If man is honest—he rather likes the world this way. He revels in the absence of responsibility, freed from the tiresome duties of slaying his pride, cultivating selflessness, thinking deeply, speaking eloquently, and forging real relationships. Why labor in the vineyards of virtue when dopamine is abundant, consumption is effortless, and people don’t care anyway? Discipline demands sweat; indulgence merely requires a screen.

The consequence of this is society estranged from itself. We navigate a world teeming with people yet relate to them as mere cogs in a vast, impersonal machine. The grocer scanning our items, the postman delivering our mail, the waiter balancing plates—all reduced to background scenery in the grand production of our convenience. John and Jane have names, but we have never bothered to learn them. Our indifference affirms the modern zeitgeist’s grand ambition: the systematic erosion of human dignity.

Economics, once rooted in relationships, has been severed from its human core. The world now prizes efficiency over virtue, replacing character with algorithms and outsourcing moral obligations to the inanimate and inhumane. We have built a civilization of unparalleled convenience, yet one in which virtue has no function—except, perhaps, as a nostalgic relic of a bygone age.

One ought to wonder whether the modern psychological trope of introversion is truly a personality trait or merely a convenient excuse—a socially sanctioned retreat into isolation, aided and abetted by those who profit from our atomization. After all, Adam was not made to be alone, but modern science seems determined to prove otherwise. And so, we inhabit a world where the economy enables relational negligence, where we love to have our voices heard without ever being seen, and where we long to be seen but labor tirelessly to remain unknown. We persistently dehumanize ourselves and others, then feign bewilderment at the unraveling of society.

Modern education plays no small role in this crisis. When students are taught that they evolved from fish, that education is merely a pipeline to job placement, and that they exist as wards of the state, they are being conditioned to accept their fate as interchangeable cogs in an impersonal machine. They are not formed to be family men but company men, not neighbors but brands, not givers but perpetual receivers. Even ethnic identity itself is fractured—one is expected to be “black” or “white” before being human. The net result? A generation primed for consumption, stripped of relational bonds, and divorced from any higher purpose beyond serving the machinery of modernity.

When strong and healthy relationships are stripped away, we find ourselves precisely where God’s enemies would have us—isolated, fragmented, and vulnerable. At the root of humanity lies relationship: first with God, then with our fellow man. This is not incidental to human thriving; it is essential. Dehumanization, at its core, is an assault on these relational ties, and when it takes root, a culture of death inevitably follows.

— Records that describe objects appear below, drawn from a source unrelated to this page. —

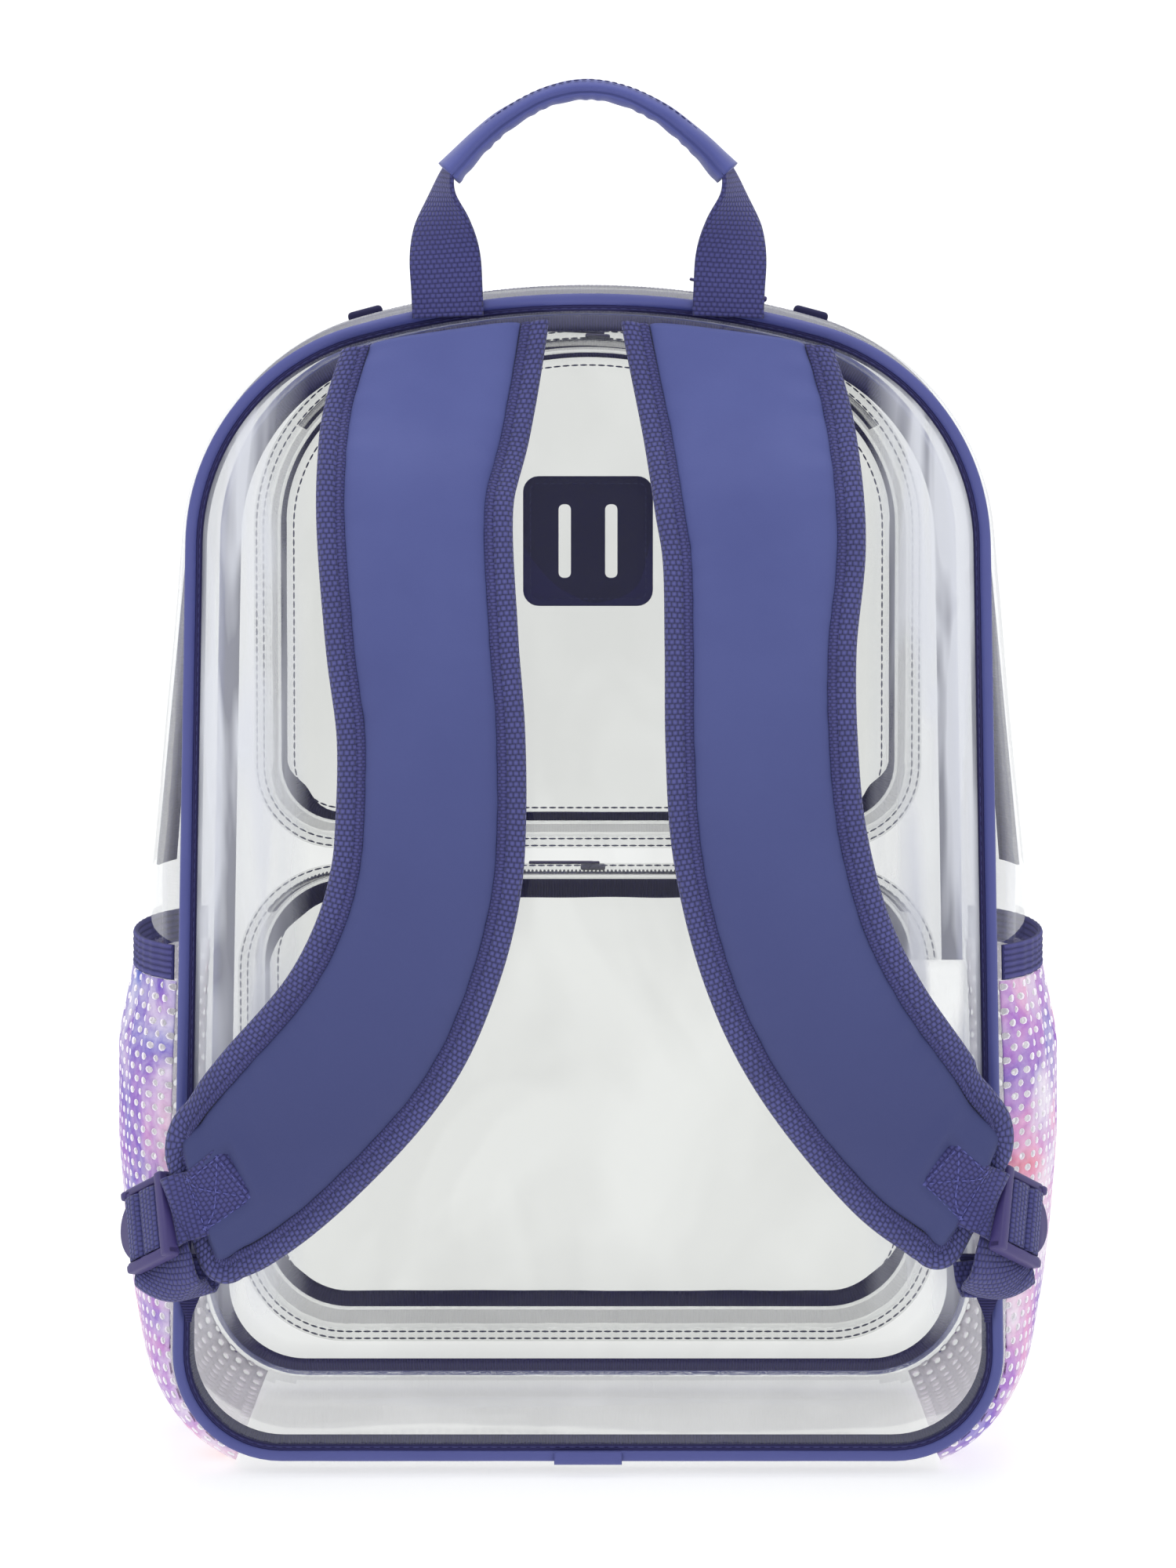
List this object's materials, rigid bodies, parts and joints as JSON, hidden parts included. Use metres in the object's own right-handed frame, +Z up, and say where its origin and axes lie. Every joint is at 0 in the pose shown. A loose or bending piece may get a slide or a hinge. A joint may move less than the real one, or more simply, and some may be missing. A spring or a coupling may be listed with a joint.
{
  "type": "backpack",
  "caption": "Clear backpack standing on its base, with padded arm straps, a padded grab handle, zipped front pockets and mesh side pockets.",
  "frame": {"origin": "middle of the flat base that the bag stands on", "axes": "+Z up; the panel with the arm straps faces -Y, the front pockets face +Y; +X is to the right as seen from the straps"},
  "size_m": [0.3584, 0.2247, 0.513],
  "materials": {
    "clear_sheet": "clear soft vinyl",
    "piping": "smooth coated piping",
    "seam_tape": "dark navy grosgrain",
    "zip_chain": "coil zip",
    "plastic": "moulded plastic",
    "patch": "smooth moulded patch",
    "label": "bare white tape",
    "printed_mesh": "perforated cloth, tie-dye print",
    "webbing": "woven webbing",
    "strap_fabric": "smooth padded cloth"
  },
  "bodies": {
    "root": {"back_panel": "clear_sheet", "back_piping": "piping", "back_seam_binding": "seam_tape", "buckle_left": "plastic", "buckle_right": "plastic", "care_label": "label", "corner_tab_left": "webbing", "corner_tab_right": "webbing", "front_panel": "clear_sheet", "front_piping": "piping", "front_seam_binding": "seam_tape", "gusset": "clear_sheet", "handle_sleeve": "strap_fabric", "handle_webbing_left": "webbing", "handle_webbing_right": "webbing", "lash_patch": "patch", "lower_pocket": "clear_sheet", "lower_pocket_binding": "seam_tape", "lower_pocket_slider": "plastic", "lower_pocket_zip": "seam_tape", "lower_webbing_left": "webbing", "lower_webbing_right": "webbing", "main_zip_chain": "zip_chain", "main_zip_slider": "plastic", "main_zip_tape": "seam_tape", "piping_joint": "piping", "pocket_elastic_left": "webbing", "pocket_elastic_right": "webbing", "side_pocket_left": "printed_mesh", "side_pocket_right": "printed_mesh", "strap_binding_left": "webbing", "strap_binding_right": "webbing", "strap_pad_left": "strap_fabric", "strap_pad_right": "strap_fabric", "strap_patch_left": "webbing", "strap_patch_right": "webbing", "upper_pocket": "clear_sheet", "upper_pocket_binding": "seam_tape", "upper_pocket_slider": "plastic", "upper_pocket_zip": "seam_tape", "zip_tab_left": "seam_tape", "zip_tab_right": "seam_tape"}
  },
  "joints": []
}
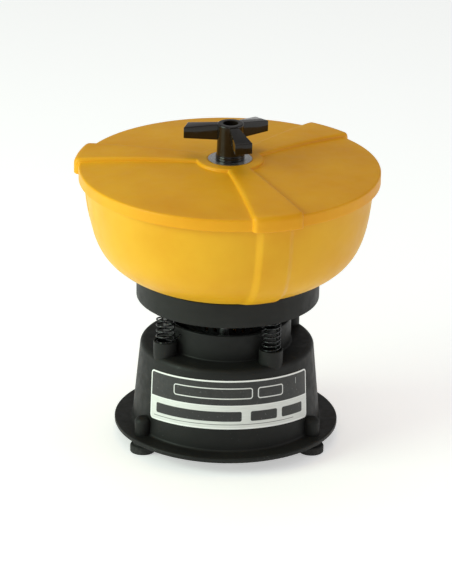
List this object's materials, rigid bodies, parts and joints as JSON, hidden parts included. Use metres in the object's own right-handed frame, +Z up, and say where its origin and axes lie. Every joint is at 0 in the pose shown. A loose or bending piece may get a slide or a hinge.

This is the hallmark of a Christian Liberal Arts education—an education that shapes people to be fully and authentically human.

A man who sees himself as nothing more than a cog in a survival machine has little incentive to marry, raise children, own property, build enterprises, or create anything of lasting value. The very institutions that sustain thriving civilizations—family, industry, and innovation—are demonized and discarded. Even the architecture of modern life conspires against relationships: cars and houses, drowning in sophistication and comfort, become silos of selfishness, designed more for isolation than communion. Enclosed in these cocoons of convenience, men lose not only the desire for deep relationships but even the awareness that they are withering in solitude. Possessing no vision for greatness—no willingness to sacrifice for anything beyond themselves—they drift into a world of self-loathing, intent on severing the very ties that make life meaningful.

And once relational bonds are severed, all manner of evils become permissible. History provides a grim reminder: before every genocide comes the dehumanization of God’s image-bearers. The moment we begin reducing men to rats, cockroaches, machines, or mere evolutionary accidents, we have already laid the groundwork for their destruction.

We must recover and promote an education that empowers its subjects to truly be human. Not human in the sense of mere existence, but human beings who know God and live before Him, unburdened by guilt and shame. Human beings who cultivate thriving relationships with their neighbors, who communicate with wisdom and eloquence, and who create and innovate for the good of those around them. Humans who live with purpose and joy, who are thoughtful and generous, and whose moral bearings are firmly rooted in truth. Human beings who are not ruled by fear or driven to rule with anxiety. This is the hallmark of a Christian Liberal Arts education—an education that shapes people to be fully and authentically human.

Yet, a caution must be offered. There are those who can recite the classical and Christian virtues with precision, but whose lives betray a profound absence of those virtues. A person’s grasp of theology and the great books is not truly revealed in academic recitation or through the echo chambers of intellectual circles, but in the seemingly mundane moments of life, where the fruits of the Spirit ought to be evident, not in grandiose gestures, but in the simple acts of grace displayed before ordinary men.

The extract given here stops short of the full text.